THE INPUT →
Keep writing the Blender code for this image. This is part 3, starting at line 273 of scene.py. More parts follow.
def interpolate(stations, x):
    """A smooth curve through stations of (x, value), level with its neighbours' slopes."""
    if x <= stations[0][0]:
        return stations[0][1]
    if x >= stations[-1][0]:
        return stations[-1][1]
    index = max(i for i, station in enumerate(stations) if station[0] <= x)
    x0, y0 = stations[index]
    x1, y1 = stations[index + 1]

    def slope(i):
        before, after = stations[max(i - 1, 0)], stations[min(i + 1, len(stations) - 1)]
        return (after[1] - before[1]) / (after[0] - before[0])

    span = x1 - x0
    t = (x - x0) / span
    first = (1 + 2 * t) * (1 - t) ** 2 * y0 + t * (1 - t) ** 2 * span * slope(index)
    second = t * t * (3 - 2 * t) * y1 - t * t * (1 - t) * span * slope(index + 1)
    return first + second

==

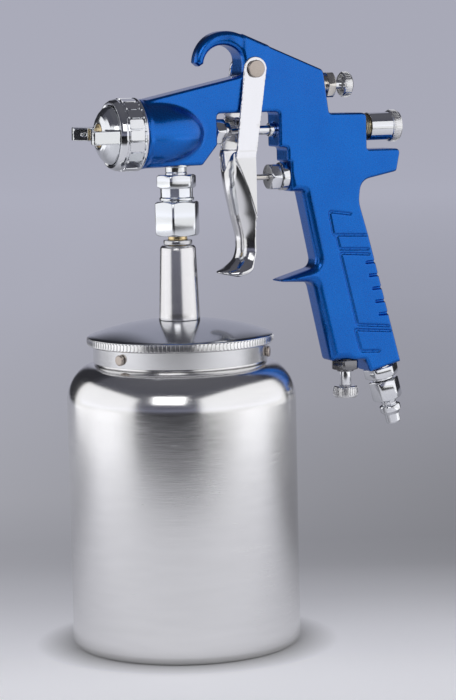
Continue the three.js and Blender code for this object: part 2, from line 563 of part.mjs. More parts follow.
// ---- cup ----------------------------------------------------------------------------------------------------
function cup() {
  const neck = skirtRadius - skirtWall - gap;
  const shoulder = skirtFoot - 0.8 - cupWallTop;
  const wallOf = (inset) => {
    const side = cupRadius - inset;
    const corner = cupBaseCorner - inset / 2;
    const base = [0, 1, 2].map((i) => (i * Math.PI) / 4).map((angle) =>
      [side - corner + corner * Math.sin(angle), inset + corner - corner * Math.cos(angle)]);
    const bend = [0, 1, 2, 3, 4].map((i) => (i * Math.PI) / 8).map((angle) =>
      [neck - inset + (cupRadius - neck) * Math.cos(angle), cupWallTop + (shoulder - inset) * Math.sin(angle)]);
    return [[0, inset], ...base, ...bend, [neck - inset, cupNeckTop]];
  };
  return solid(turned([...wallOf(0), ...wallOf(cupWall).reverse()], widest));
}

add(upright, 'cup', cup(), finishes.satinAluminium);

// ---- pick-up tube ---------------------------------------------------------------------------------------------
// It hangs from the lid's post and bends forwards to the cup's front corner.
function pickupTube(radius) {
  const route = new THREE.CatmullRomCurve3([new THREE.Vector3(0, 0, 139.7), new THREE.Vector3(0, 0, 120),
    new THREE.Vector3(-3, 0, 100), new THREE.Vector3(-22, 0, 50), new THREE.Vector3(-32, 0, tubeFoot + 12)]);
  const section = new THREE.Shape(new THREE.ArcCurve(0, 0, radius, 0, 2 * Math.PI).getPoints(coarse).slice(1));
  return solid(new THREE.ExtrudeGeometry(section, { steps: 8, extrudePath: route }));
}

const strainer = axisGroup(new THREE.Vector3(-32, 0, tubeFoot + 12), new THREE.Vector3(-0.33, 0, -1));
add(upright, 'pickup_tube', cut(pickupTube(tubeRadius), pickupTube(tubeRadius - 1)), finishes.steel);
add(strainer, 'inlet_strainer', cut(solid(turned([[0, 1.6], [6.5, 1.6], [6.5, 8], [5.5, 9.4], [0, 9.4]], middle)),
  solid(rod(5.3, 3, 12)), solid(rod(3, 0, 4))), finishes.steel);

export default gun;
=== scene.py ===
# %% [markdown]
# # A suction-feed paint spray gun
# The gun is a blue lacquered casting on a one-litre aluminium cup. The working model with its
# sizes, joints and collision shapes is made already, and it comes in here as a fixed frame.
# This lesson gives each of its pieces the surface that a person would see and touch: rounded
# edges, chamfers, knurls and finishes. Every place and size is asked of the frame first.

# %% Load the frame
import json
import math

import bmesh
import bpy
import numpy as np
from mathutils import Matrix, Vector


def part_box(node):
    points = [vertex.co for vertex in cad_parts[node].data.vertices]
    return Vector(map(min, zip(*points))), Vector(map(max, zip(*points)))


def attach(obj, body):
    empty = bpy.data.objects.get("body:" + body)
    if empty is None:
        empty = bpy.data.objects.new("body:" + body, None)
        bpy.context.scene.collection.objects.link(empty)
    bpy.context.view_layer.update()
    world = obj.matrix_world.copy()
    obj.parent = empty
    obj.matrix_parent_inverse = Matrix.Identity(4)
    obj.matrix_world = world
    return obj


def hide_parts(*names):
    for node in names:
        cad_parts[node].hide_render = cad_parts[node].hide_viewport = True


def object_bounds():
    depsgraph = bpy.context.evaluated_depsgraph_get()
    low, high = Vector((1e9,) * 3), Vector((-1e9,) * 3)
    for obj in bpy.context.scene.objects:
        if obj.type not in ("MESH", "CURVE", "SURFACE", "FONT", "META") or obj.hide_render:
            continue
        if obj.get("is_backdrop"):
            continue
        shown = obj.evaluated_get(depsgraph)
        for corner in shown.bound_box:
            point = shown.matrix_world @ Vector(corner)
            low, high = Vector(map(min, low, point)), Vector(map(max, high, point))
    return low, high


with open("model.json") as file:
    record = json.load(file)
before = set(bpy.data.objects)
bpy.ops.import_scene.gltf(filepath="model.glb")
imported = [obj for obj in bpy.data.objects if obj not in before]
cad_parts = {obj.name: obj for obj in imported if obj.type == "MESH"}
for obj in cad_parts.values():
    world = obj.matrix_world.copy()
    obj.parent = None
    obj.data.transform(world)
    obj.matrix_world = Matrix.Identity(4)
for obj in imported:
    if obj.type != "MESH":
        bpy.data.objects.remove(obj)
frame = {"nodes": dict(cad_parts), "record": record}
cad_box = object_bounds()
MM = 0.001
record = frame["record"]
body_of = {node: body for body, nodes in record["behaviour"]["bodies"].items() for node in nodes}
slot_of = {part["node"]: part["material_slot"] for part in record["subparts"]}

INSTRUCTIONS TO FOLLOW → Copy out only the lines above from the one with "shown = obj.evaluated_get(depsgraph)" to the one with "for part in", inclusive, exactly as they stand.

WRITTEN REPLY →
        shown = obj.evaluated_get(depsgraph)
        for corner in shown.bound_box:
            point = shown.matrix_world @ Vector(corner)
            low, high = Vector(map(min, low, point)), Vector(map(max, high, point))
    return low, high


with open("model.json") as file:
    record = json.load(file)
before = set(bpy.data.objects)
bpy.ops.import_scene.gltf(filepath="model.glb")
imported = [obj for obj in bpy.data.objects if obj not in before]
cad_parts = {obj.name: obj for obj in imported if obj.type == "MESH"}
for obj in cad_parts.values():
    world = obj.matrix_world.copy()
    obj.parent = None
    obj.data.transform(world)
    obj.matrix_world = Matrix.Identity(4)
for obj in imported:
    if obj.type != "MESH":
        bpy.data.objects.remove(obj)
frame = {"nodes": dict(cad_parts), "record": record}
cad_box = object_bounds()
MM = 0.001
record = frame["record"]
body_of = {node: body for body, nodes in record["behaviour"]["bodies"].items() for node in nodes}
slot_of = {part["node"]: part["material_slot"] for part in record["subparts"]}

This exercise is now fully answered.